Joywave have long been able to dial-up previous pop eras at the touch of a button. With Cleanse, though, they rise above the mechanical mimicry that’s stifled them in the past. This time, Joywave synthesize a slew of dance-pop touchstones—from classic Tears for Fears to LCD Soundsystem and beyond—into a fresh sound that brims with life. Meanwhile, highly organic-sounding beats from drummer Paul Brenner crackle within an otherwise digitized rush of sounds, infusing the music with some space to breathe. And strangely enough, by broadening his perspective, Armbruster speaks to individual experience with more acuity than ever. Joywave have clearly been changed by what we’ve all lived through. They’ve also emerged with their most moving work yet. – Saby Reyes-Kulkarni


Rokia Koné and Jacknife Lee – Bamanan [Real World]

Bamanan

Within her home country of Mali, Rokia Koné is nicknamed “The Rose of Bamako”, a name that fits the beautiful intensity of her voice. Internationally, she’s best known for her work with supergroup Les Amazones d’Afrique, one of the few members present on both of the ensemble’s albums so far and a standout performer, leading tracks like “Queens” and “Mansa Soyari” with aplomb. Now, she ventures into the solo world with Bamanan, collaborating with Jacknife Lee. Lee’s production work has included some of the most critically acclaimed albums of famed acts like U2, R.E.M., and Taylor Swift. Now, he gives Koné the royal treatment, framing her agile voice within a dynamic soundscape of guitars, synths, and drums that offer her the space she deserves. – Adriane Pontecorvo


Kendrick Lamar – Mr. Morale & The Big Steppers [Top Dawg Entertainment]

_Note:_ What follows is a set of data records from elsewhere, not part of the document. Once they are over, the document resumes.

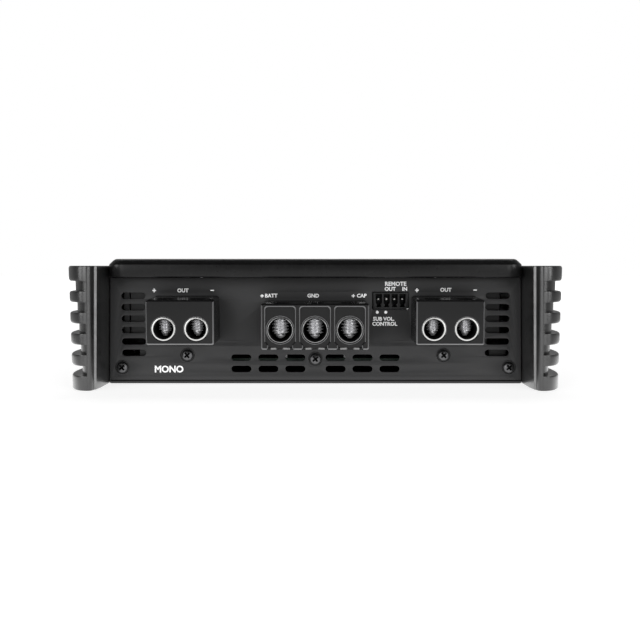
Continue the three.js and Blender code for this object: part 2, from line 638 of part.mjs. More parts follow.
function fanFrame() {
  const ring = cut(solid(box(-FAN.half, FAN.half, -FAN.depth, 0, -FAN.half, FAN.half)), [
    rod("y", FAN.bore, -FAN.depth - 1, 1, [0, 0], 28),
  ]);
  const backing = 1.6;
  const parts = [
    rod("y", FAN.hub - 0.5, -FAN.depth, -FAN.depth + backing, [0, 0], 20),
    rod("y", AXLE.radius, -FAN.depth, -FAN.depth + AXLE.length, [0, 0], 12),
  ];
  for (let i = 0; i < 3; i++) {
    const strut = box(0, FAN.bore + 1, -FAN.depth, -FAN.depth + backing, -1, 1);
    parts.push(strut.rotateY((i * 2 * Math.PI) / 3 + 0.4));
  }
  return ring.add(joined(parts));
}

function fanRotor() {
  const hubBack = -FAN.depth + 2.2;
  const parts = [rod("y", FAN.hub, hubBack, -0.8, [0, 0], 20)];
  const blades = 7;
  for (let i = 0; i < blades; i++) {
    const blade = box(FAN.hub - 1.5, FAN.blade, -0.4, 0.4, -3.6, 3.6);
    blade.rotateX(THREE.MathUtils.degToRad(48)).translate(0, (hubBack - 0.8) / 2, 0);
    parts.push(blade.rotateY((i * 2 * Math.PI) / blades));
  }
  const boreEnd = -FAN.depth + AXLE.length + GAP;
  return cut(joined(parts), [rod("y", AXLE.radius + GAP, hubBack - 1, boreEnd, [0, 0], 12)]);
}

const fanAt = [FAN.x, REAR.face - PANEL_SHEET - GAP, FAN.z + 3];
place("fan_frame", fanFrame(), MATERIAL.blockBlack, fanAt);
place("fan_rotor", fanRotor(), MATERIAL.blockBlack, fanAt);

// ---- Electronics -------------------------------------------------------------------------------------
const BOARD = { halfX: 93, front: -145.5, rear: 136 };

place(
  "main_board",
  box(-BOARD.halfX, BOARD.halfX, BOARD.front, BOARD.rear, BOARD_TOP - BOARD_SHEET, BOARD_TOP),
  MATERIAL.board,
);

// A wound ring core lying flat on the board.
function toroid(outer, inner, height) {
  const tube = (outer - inner) / 2;
  const half = height / 2;
  const profile = new THREE.Path();
  const round = Math.min(tube, half) * 0.45;
  profile.moveTo(inner + round, -half).lineTo(outer - round, -half);
  profile.quadraticCurveTo(outer, -half, outer, -half + round).lineTo(outer, half - round);
  profile.quadraticCurveTo(outer, half, outer - round, half).lineTo(inner + round, half);
  profile.quadraticCurveTo(inner, half, inner, half - round).lineTo(inner, -half + round);
  profile.quadraticCurveTo(inner, -half, inner + round, -half);
  const points = profile.getPoints(1);
  return new THREE.LatheGeometry(points, 20).rotateX(Math.PI / 2).translate(0, 0, half);
}

const onBoard = BOARD_TOP + GAP;
place("power_transformer", toroid(30, 12, 30), MATERIAL.winding, [-38, -70, onBoard]);
place("output_choke", toroid(22, 9, 24), MATERIAL.winding, [42, 40, onBoard]);
const canGeometry = rod("z", 9, 0, 33, [0, 0], 20);
place("reservoir_capacitor_1", canGeometry, MATERIAL.sleeveBlue, [18, -88, onBoard]);
place("reservoir_capacitor_2", canGeometry, MATERIAL.sleeveBlue, [40, -88, onBoard]);

// The bars that press the power transistors against the inner walls.
const CLAMP_BAR = { length: 150, thick: 7, low: BOARD_TOP + GAP, high: 34 };
for (const [name, side] of [["device_bar_left", -1], ["device_bar_right", 1]]) {
  const outer = spaceHalf(CLAMP_BAR.high) - GAP;
  const [halfX, halfY] = [CLAMP_BAR.thick / 2, CLAMP_BAR.length / 2];
  const bar = box(-halfX, halfX, -halfY, halfY, CLAMP_BAR.low, CLAMP_BAR.high);
  place(name, bar, MATERIAL.nickel, [side * (outer - CLAMP_BAR.thick / 2), 0, 0]);
}

amplifier.position.z = SUNK;

export default amplifier;
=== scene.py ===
"""Looks for a car amplifier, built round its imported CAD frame.

Shapes are written in millimetres and turned into metres when a mesh is made. Seen from the
terminal end, +X is right and +Y points away. +Z is up.
"""

import math

import bmesh
import bpy
from mathutils import Matrix, Vector


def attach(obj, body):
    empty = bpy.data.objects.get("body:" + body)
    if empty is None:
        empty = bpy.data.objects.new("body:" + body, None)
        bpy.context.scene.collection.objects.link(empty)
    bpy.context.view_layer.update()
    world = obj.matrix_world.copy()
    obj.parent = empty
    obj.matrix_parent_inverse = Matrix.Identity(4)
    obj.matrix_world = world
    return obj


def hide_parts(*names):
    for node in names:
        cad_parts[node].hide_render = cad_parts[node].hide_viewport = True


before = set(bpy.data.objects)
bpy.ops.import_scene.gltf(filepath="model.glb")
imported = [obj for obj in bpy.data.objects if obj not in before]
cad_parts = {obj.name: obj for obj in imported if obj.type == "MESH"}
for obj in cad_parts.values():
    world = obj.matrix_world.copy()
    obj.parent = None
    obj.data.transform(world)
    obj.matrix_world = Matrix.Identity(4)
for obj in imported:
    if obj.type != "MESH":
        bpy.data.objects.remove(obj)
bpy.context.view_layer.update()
MM = 0.001
CHASSIS = "amplifier"

HALF_LENGTH = 180.0
PANEL_Y = -155.0  # outer face of the terminal panel
REAR_Y = -PANEL_Y  # outer face of the signal panel
BLOCK_FRONT = PANEL_Y - 21.2
SCREW_Y = BLOCK_FRONT + 6
SPEAKER_AXIS, POWER_AXIS = 27.3, 26.8
SUNK = 0.7  # the foot of the side walls lies this far below the level that heights are taken from


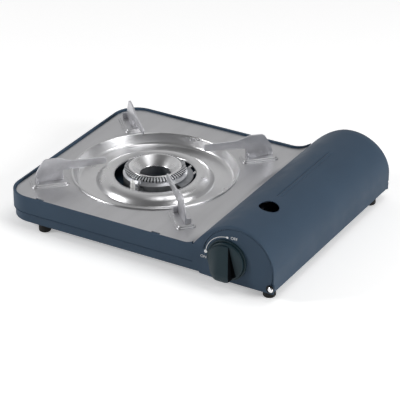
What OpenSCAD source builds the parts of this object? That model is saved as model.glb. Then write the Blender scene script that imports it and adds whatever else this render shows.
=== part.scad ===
// Slim single-burner butane cassette stove, in millimetres.
// X runs along the width with the canister bay at +X, Y from the knob at the front to the back, Z up.
// The origin lies on the ground under the middle of the whole object.

/* [Case] */
// Overall width of the case
case_w = 340; // [330:1:370]
// Depth of the canister side of the case
case_d = 272; // [262:1:290]
// How far the burner side's front wall lies behind the front plate
front_step = 1; // [0.6:0.1:2]
// How far the burner side's rear wall lies in front of the rear plate
rear_step = 10.7; // [8:0.1:14]
// Radius of the case's upright corners on the left
corner_r = 30; // [24:1:36]
// Thickness of the case's sheet steel
sheet = 1; // [0.8:0.1:1.2]
// Height of the case floor's underside above the ground
floor_z = 9; // [8:0.5:14]
// Height from the floor's underside to the top of the rim
case_h = 32; // [30:0.5:38]
// Width of the rim round the top plate
rim_w = 2.7; // [2.4:0.1:4]
// Height from the floor's underside to the edge where the shell laps over the tray
lap_h = 11.5; // [10:0.5:14]
// How far the tray's wall is set in from the shell's face
tray_inset = 2; // [1.6:0.1:3]

/* [Top plate] */
// Depth of the top plate below the rim
plate_drop = 2.2; // [1.6:0.1:3]
// Thickness of the top plate
plate_t = 0.8; // [0.6:0.1:1]
// Radius of the curl at the top plate's right edge
curl_r = 20; // [16:1:24]
// Length of a raised pad under a pan support
pad_l = 43; // [40:1:46]
// Width of a raised pad under a pan support
pad_w = 22; // [18:1:24]
// Height of a raised pad
pad_h = 3.2; // [2.4:0.1:4]

/* [Burner] */
// Distance from the left face of the case to the drip bowl's rim
bowl_side = 23; // [20:0.5:26]
// Distance from the drip bowl's rim to the lid
bowl_to_lid = 30; // [28:0.5:34]
// Distance from the front plate to the burner's axis
burner_from_front = 131.3; // [126:0.5:136]
// Gap round the burner's base in the hole of the drip bowl
bowl_gap = 9.8; // [9:0.2:11]
// Height of the burner cap's rim above the top plate
cap_rise = 6.9; // [5:0.1:10]
// Radius of the funnel's rim
funnel_r = 27; // [25:0.5:28.5]
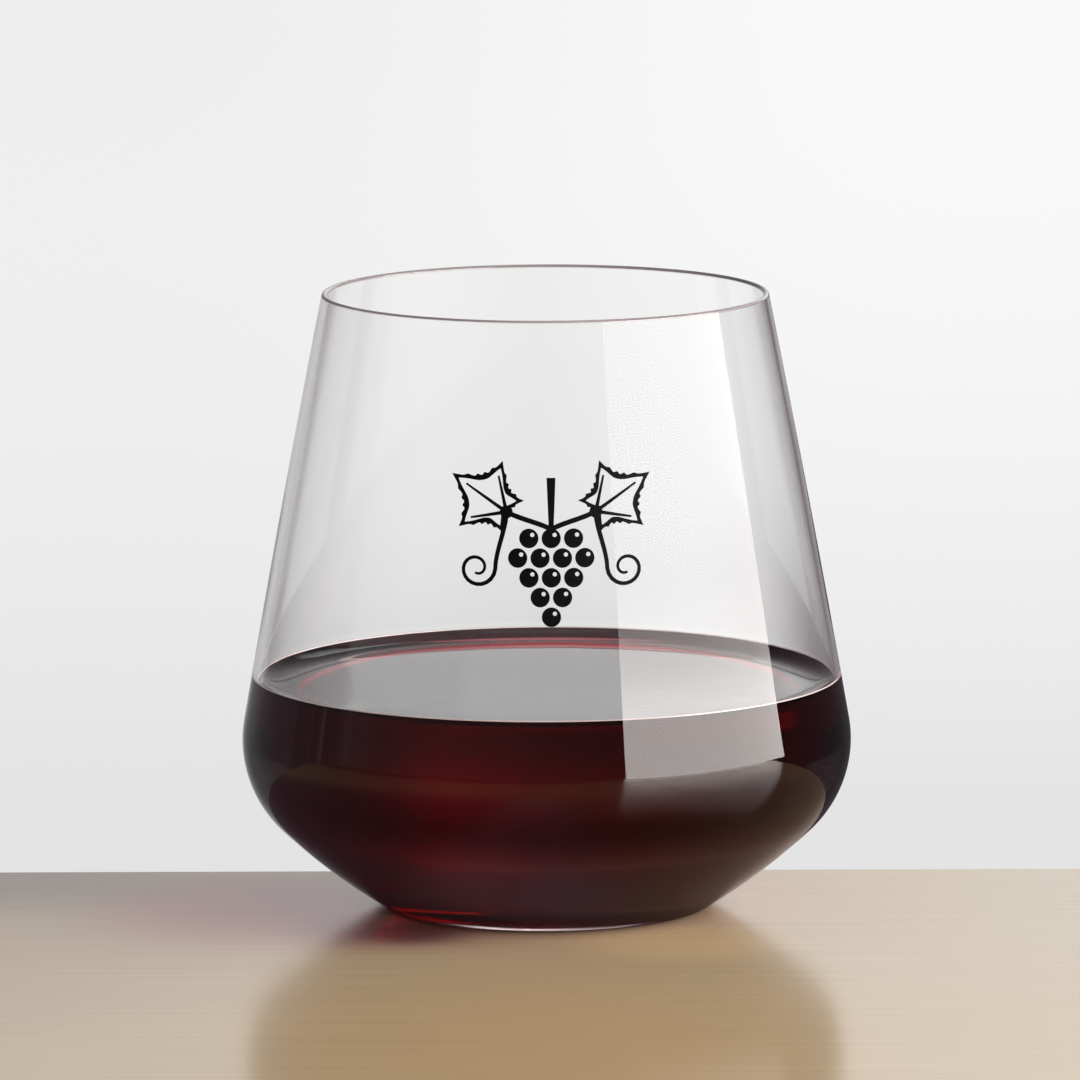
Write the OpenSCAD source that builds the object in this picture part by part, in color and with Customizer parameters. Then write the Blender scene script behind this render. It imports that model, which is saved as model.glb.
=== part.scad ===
// Stemless wine glass, blown in one piece, holding a pour of red wine, with a
// small vine sprig printed in black ink on the front of its wall.
// Millimetres. The axis of the glass is Z, the foot rests on z = 0, and the
// print faces -Y.

/* [Glass] */
// Height from the table to the top of the rim
glass_h = 102; // [92:0.5:120]
// Outer diameter at the rim
rim_d = 73.6; // [66:0.2:80]
// Outer diameter at the widest point
belly_d = 100.6; // [92:0.2:108]
// Height of the widest point above the table
belly_h = 27.7; // [24:0.1:31]
// Radius of the turn between the wall and the flank
belly_r = 19.5; // [16:0.1:22]
// Radius of the slight outward bow of the upper wall
wall_bow_r = 3060; // [900:10:6000]
// Radius of the slight outward bow of the flank under the belly
flank_bow_r = 110; // [80:1:200]

/* [Foot] */
// Diameter of the circle on which the glass rests
foot_d = 51.8; // [46:0.2:56]
// Radius of the rounded edge between foot and flank
foot_edge_r = 2.3; // [1:0.1:4]
// Width of the flat ring that touches the table
foot_ring_w = 2.4; // [1:0.1:6]
// Rise of the hollow under the foot, at its centre
punt_h = 0.8; // [0.2:0.1:1.5]

/* [Thickness] */
// Thickness of the wall at the rim
rim_t = 0.9; // [0.7:0.05:1.4]
// Thickness of the wall at the belly
belly_t = 1.05; // [0.8:0.05:1.8]
// Thickness of the base at the axis, from the table to the inner floor
floor_t = 4.1; // [3:0.1:6]
// Thickness of the heel, where the inner floor turns up into the flank
heel_t = 3.45; // [2.6:0.05:4.4]
// Radius of the turn between the inner floor and the inner flank
floor_turn_r = 21; // [14:0.5:26]
// Radius of the bow of the inner flank
inner_bow_r = 90; // [60:1:200]

/* [Wine] */
// Height of the wine's flat surface above the table
wine_h = 36.7; // [32:0.1:60]
// Height that the wine's edge climbs up the wall
meniscus_h = 1.9; // [0.8:0.1:2.5]
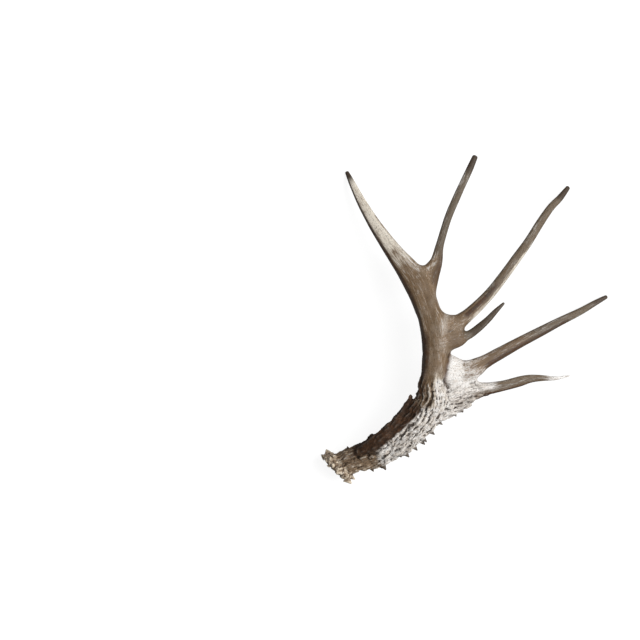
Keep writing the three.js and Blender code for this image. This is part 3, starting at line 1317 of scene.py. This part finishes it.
class Patterns:
    """The patterns and masks that the colours of the bone follow, sized in millimetres."""

    def __init__(self, tree):
        self.tree = tree
        self.ragged = ragged_group()
        drawn_out = along_grain_group()
        self.place = scaled(tree, put(tree, "ShaderNodeTexCoord").outputs["Object"], 1 / MM)
        self.bands = group(tree, drawn_out, Width=7.0, Length=60.0, Detail=3.0)
        self.lines = group(tree, drawn_out, Width=1.3, Length=13.0, Detail=4.0, Offset=40.0)
        self.blotches = noise(tree, self.place, 0.05, 4.0)
        self.mottle = noise(tree, self.place, 0.14, 5.0, 0.65)
        self.flecks = noise(tree, self.place, 0.6, 2.0)
        self.edges = self.banded(self.mottle)
        self.streaks = self.banded(self.lines)
        self.rough = painted(tree, "rough")[0]
        self.burr = painted(tree, "burr")[0]

    def banded(self, pattern):
        """A pattern mixed with the bands."""
        share = maths(self.tree, "MULTIPLY", pattern, 0.6)
        return maths(self.tree, "MULTIPLY_ADD", self.bands, 0.4, share)

    def marked(self, name, raggedness, softness, pattern=None):
        """Where the bone is marked, with an edge as ragged as a pattern."""
        values = {"Mask": painted(self.tree, name)[0], "Noise": pattern or self.edges}
        values.update(Raggedness=raggedness, Softness=softness)
        return group(self.tree, self.ragged, **values)


# In the coats of colour below, a ramp's numbers are where its pattern starts to show and where
# it shows in full, a mark's are how ragged and how soft its edge is, and the number before the
# shade is how strongly it covers what is under it.


def tinged(tree, colour, factor, strength, shade):
    return blend_colours(tree, maths(tree, "MULTIPLY", factor, strength), colour, shade)


def taupe_colour(tree, seen):
    """The plain bone with its streaks, browner, greyer and creamier in places, the creamier
    parts partly a painted highlight on the sides toward the light.
    """
    colour = blend_colours(tree, ramped(tree, seen.bands, 0.3, 0.7), TAUPE_DARK, TAUPE)
    colour = tinged(tree, colour, ramped(tree, seen.lines, 0.46, 0.74), 0.2, TAUPE_LIGHT)
    colour = tinged(tree, colour, ramped(tree, seen.lines, 0.5, 0.32), 0.45, TAUPE_DARK)
    colour = tinged(tree, colour, ramped(tree, seen.blotches, 0.45, 0.7), 0.5, TAUPE_GREY)
    colour = tinged(tree, colour, seen.marked("tan", 1.4, 0.4), 0.5, TAN)
    colour = tinged(tree, colour, seen.marked("brown", 1.8, 0.5, seen.streaks), 0.8, BROWN)
    colour = tinged(tree, colour, seen.marked("grey", 1.6, 0.5, seen.streaks), 0.85, GREY_BROWN)
    # creamy bone, partly a painted highlight on the faces toward the light
    cream_and_highlight = blend_colours(tree, ramped(tree, seen.streaks, 0.36, 0.5), CREAM_SHADE, CREAM_AND_HIGHLIGHT)
    return blend_colours(tree, seen.marked("cream_and_highlight", 2.0, 0.45, seen.streaks), colour, cream_and_highlight)


def ivory_colour(tree, seen):
    """The bleached bone."""
    ivory = blend_colours(tree, ramped(tree, seen.lines, 0.3, 0.6), IVORY_SHADE, IVORY)
    dulled = maths(tree, "MULTIPLY", ramped(tree, seen.mottle, 0.6, 0.4), seen.rough)
    ivory = tinged(tree, ivory, dulled, 0.6, CREAM_SHADE)
    return tinged(tree, ivory, seen.marked("drab", 3.0, 0.25, seen.lines), 0.8, DRAB)


def stained_and_shaded(tree, seen, colour, stain_and_shade):
    """A colour with the pale seam, painted shade in the crease by the web, the umber stains,
    painted shade along the beam's left flank, and the dark tips over it.
    """
    colour = tinged(tree, colour, painted(tree, "seam_pale")[0], 0.3, WORN_AND_HIGHLIGHT)
    # painted shade in the crease where the web leaves the beam
    colour = tinged(tree, colour, painted(tree, "crease_shade")[0], 0.8, UMBER_RED)
    umber = blend_colours(tree, ramped(tree, seen.mottle, 0.4, 0.65), UMBER, UMBER_RED)
    colour = blend_colours(tree, stain_and_shade, colour, umber)
    # partly stains, partly painted shade: darker along the beam's left flank, away from the
    # light
    colour = tinged(tree, colour, seen.marked("edge", 0.5, 0.25), 0.8, umber)
    return blend_colours(tree, seen.marked("tip", 0.5, 0.45), colour, TIP_BROWN_AND_SPIKE_SHADE)


def weathered_and_shaded(tree, seen, colour, stain_and_shade):
    """A colour with dirt and painted shade in its hollows, wear and painted highlights on its
    ridges, painted highlights and painted shade in spots on the burr, painted shade on its
    spikes, and dark flecks.
    """
    fine, wide = painted(tree, "hollow_fine")[0], painted(tree, "hollow_wide")[0]
    # painted shade, with dirt: the bone is darker in its hollows, narrow and wide
    colour = tinged(tree, colour, ramped(tree, wide, 0.2, 0.9), 0.6, DIRT_AND_SHADE)
    colour = tinged(tree, colour, ramped(tree, fine, 0.08, 0.4), 0.75, DIRT_AND_SHADE)
    # wear and painted highlights: what stands out is paler, most on the burr, less under the
    # umber stains
    clean = maths(tree, "MULTIPLY_ADD", stain_and_shade, -0.85, 1.0)
    worn_and_lit = product(tree, ramped(tree, wide, -0.3, -1.0), seen.rough, clean)
    yellowed = maths(tree, "MAXIMUM", seen.burr, painted(tree, "tan")[0])
    paler = blend_colours(tree, yellowed, WORN_AND_HIGHLIGHT, WORN_TAN_AND_HIGHLIGHT)
    colour = tinged(tree, colour, worn_and_lit, maths(tree, "MULTIPLY_ADD", seen.burr, 0.4, 0.5), paler)
    # painted highlights: pale spots on the burr
    burr_highlights = ramped(tree, noise(tree, seen.place, 0.12, 2.0), 0.5, 0.64)
    colour = tinged(tree, colour, maths(tree, "MULTIPLY", burr_highlights, seen.burr), 0.4, WORN_TAN_AND_HIGHLIGHT)
    # painted shade: dark spots on the burr standing for its shaded pits
    pit_shade = ramped(tree, noise(tree, seen.place, 0.17, 2.0), 0.54, 0.66)
    colour = tinged(tree, colour, maths(tree, "MULTIPLY", pit_shade, seen.burr), 0.7, DIRT_AND_SHADE)
    # painted shade: the spikes are darker the farther up them, less so on the burr
    off_burr = maths(tree, "MULTIPLY_ADD", seen.burr, -0.8, 0.9)
    raised = ramped(tree, painted(tree, "spike")[0], 0.12, 0.45)
    colour = tinged(tree, colour, raised, off_burr, TIP_BROWN_AND_SPIKE_SHADE)
    return tinged(tree, colour, ramped(tree, seen.flecks, 0.53, 0.68), 0.5, DIRT_AND_SHADE)


def bone_material():
    """Weathered antler: taupe bone, bleached ivory, umber stains and dirt, with painted shade in
    its hollows and creases and on the beam's left flank, and painted highlights on its ridges.
    """
    bone = bpy.data.materials.new("antler_bone")
    bone.use_nodes = True
    tree = bone.node_tree
    shader = tree.nodes["Principled BSDF"]
    shader.inputs["Specular IOR Level"].default_value = 0.25
    seen = Patterns(tree)

    colour = taupe_colour(tree, seen)
    ivory = ivory_colour(tree, seen)
    colour = blend_colours(tree, seen.marked("chalk", 3.0, 0.5, seen.streaks), colour, ivory)
    colour = blend_colours(tree, seen.marked("bleach", 1.3, 0.25), colour, ivory)
    # partly real stains, partly painted shade on the beam's left flank
    stain_and_shade = seen.marked("stain_and_shade", 1.0, 0.3)
    colour = stained_and_shaded(tree, seen, colour, stain_and_shade)
    colour = weathered_and_shaded(tree, seen, colour, stain_and_shade)
    tree.links.new(colour, shader.inputs["Base Color"])

    dull = maths(tree, "MULTIPLY_ADD", seen.rough, 0.25, 0.45)
    dull = maths(tree, "ADD", dull, maths(tree, "MULTIPLY", seen.flecks, 0.15))
    tree.links.new(dull, shader.inputs["Roughness"])

    grooves = maths(tree, "ADD", seen.lines, maths(tree, "MULTIPLY", seen.flecks, 0.6))
    inputs = {"Strength": 0.4, "Distance": 0.4 * MM, "Height": grooves}
    bump = put(tree, "ShaderNodeBump", inputs)
    tree.links.new(bump.outputs["Normal"], shader.inputs["Normal"])
    return bone


# ---------------------------------------------------------------- the antler


def make_antler():
    """The whole antler as one piece that stands for every CAD node."""
    bone = bone_material()
    skin = studded(draw_bone(), bone)
    fused(skin)
    write_growth(skin.data)
    grown(skin, relief_tree(), **RELIEF, Material=bone)
    thinned(skin)
    set_down(skin.data)
    write_growth(skin.data)
    write_hollows(skin.data)
    skin.data.name = skin.name
    for face in skin.data.polygons:
        face.use_smooth = True
    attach(skin, "root")
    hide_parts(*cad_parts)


# ---------------------------------------------------------------- floor, light and camera

FLOOR_SIDE = 30.0
FLOOR_GREY = (0.4, 0.4, 0.4, 1)  # as it lights the antler
FLOOR_SEEN = (0.2, 0.2, 0.2, 1)  # as the camera sees it, and its glow there
FLOOR_GLOW = 0.88
WINDOW_SIZE = math.radians(40)  # across, as seen from the antler
WINDOW_TURN = (0, math.radians(34), math.radians(10))
WINDOW_STRENGTH = 2.75
ROOM_DARK = (-0.8, 0.16)  # towards the left: where it starts, and how bright it is
ROOM_BRIGHT = (0.9, 0.6)  # towards the right
PICTURE_WIDTH = 928 * MM  # of what it takes in at the level halfway up the antler
PICTURE_CENTRE = (-208.8 * MM, -0.7 * MM)
CAMERA_DISTANCE = 12.0
SENSOR_WIDTH = 36  # in millimetres
FARTHEST = 100.0  # that the camera sees


def make_floor():
    """A plain pale floor."""
    mesh = bpy.data.meshes.new("floor")
    half = FLOOR_SIDE / 2
    corners = [(-half, -half, 0), (half, -half, 0), (half, half, 0), (-half, half, 0)]
    mesh.from_pydata(corners, [], [(0, 1, 2, 3)])
    floor = new_object("floor", mesh)
    white = bpy.data.materials.new("white_table")
    white.use_nodes = True
    tree = white.node_tree
    seen = put(tree, "ShaderNodeLightPath").outputs["Is Camera Ray"]
    shader = tree.nodes["Principled BSDF"]
    shader.inputs["Roughness"].default_value = 0.9
    shader.inputs["Emission Color"].default_value = (1, 1, 1, 1)
    shade = blend_colours(tree, seen, FLOOR_GREY, FLOOR_SEEN)
    tree.links.new(shade, shader.inputs["Base Color"])
    glow = maths(tree, "MULTIPLY", seen, FLOOR_GLOW)
    tree.links.new(glow, shader.inputs["Emission Strength"])
    mesh.materials.append(white)


def make_light():
    """A wide soft light from the right, in a room that is brighter on that side."""
    lamp = bpy.data.lights.new("window", "SUN")
    lamp.angle = WINDOW_SIZE
    lamp.energy = WINDOW_STRENGTH
    new_object("window", lamp).rotation_euler = WINDOW_TURN
    world = bpy.data.worlds.new("studio")
    bpy.context.scene.world = world
    world.use_nodes = True
    tree = world.node_tree
    where = put(tree, "ShaderNodeTexCoord").outputs["Generated"]
    from_right = put(tree, "ShaderNodeSeparateXYZ", {"Vector": where}).outputs["X"]
    (left, dark), (right, bright) = ROOM_DARK, ROOM_BRIGHT
    strength = ramped(tree, from_right, left, right, dark, bright)
    seen = put(tree, "ShaderNodeLightPath").outputs["Is Camera Ray"]
    shade = blend_numbers(tree, seen, strength, 1.0)
    tree.links.new(shade, tree.nodes["Background"].inputs["Strength"])
    tree.nodes["Background"].inputs["Color"].default_value = (1, 1, 1, 1)


def make_camera():
    """A camera far above that looks straight down."""
    lens = bpy.data.cameras.new("camera")
    lens.sensor_width = SENSOR_WIDTH
    lens.lens = lens.sensor_width * CAMERA_DISTANCE / PICTURE_WIDTH
    lens.clip_end = FARTHEST
    camera = new_object("camera", lens)
    middle = (cad_low.z + cad_high.z) / 2
    camera.location = (*PICTURE_CENTRE, middle + CAMERA_DISTANCE)
    bpy.context.scene.camera = camera


make_antler()
make_floor()
make_light()
make_camera()
bpy.context.scene.view_settings.view_transform = "Standard"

Mr Morale and The Big Steppers

Kendrick Lamar is not perfect. He’s not a monster either. But the clear takeaway from Mr. Morale & The Big Steppers is that he’s no longer entertaining the ridiculous idea that you might regard him – or Oprah, or Kobe, or Kanye, or even R. Kelly – in black and white terms. The record’s final track, and what might be his last one for a while, revolves around choice words: “I choose me, I’m sorry.” It’s directed to us: every fan, every enemy, every listener, every critic, every influencer, and person with their own idea of what Kendrick Lamar as a public person means to them. When the track closes abruptly, we’re left with an empty pedestal and the notion that if Lamar believes he’s good enough for himself, so should we feel for ourselves: each of us, like the album, is perfect in our imperfection. – Rob Moura


Miranda Lambert – Palomino [Vanner / RCA Nashville]

Miranda Lambert Palomino

Country music superstar Miranda Lambert’s latest album, Palomino, is a damn fine record. The singer-songwriter offers 15 tales of love and the American Dream in a robust, declarative yet tender voice. Life is a carnival, Lambert suggests. Her narrators may be chasing a gold ring but not a wedding band in their search for happiness. They want something more out of life, even if they don’t know what it is, and they are usually anxious to move on in search.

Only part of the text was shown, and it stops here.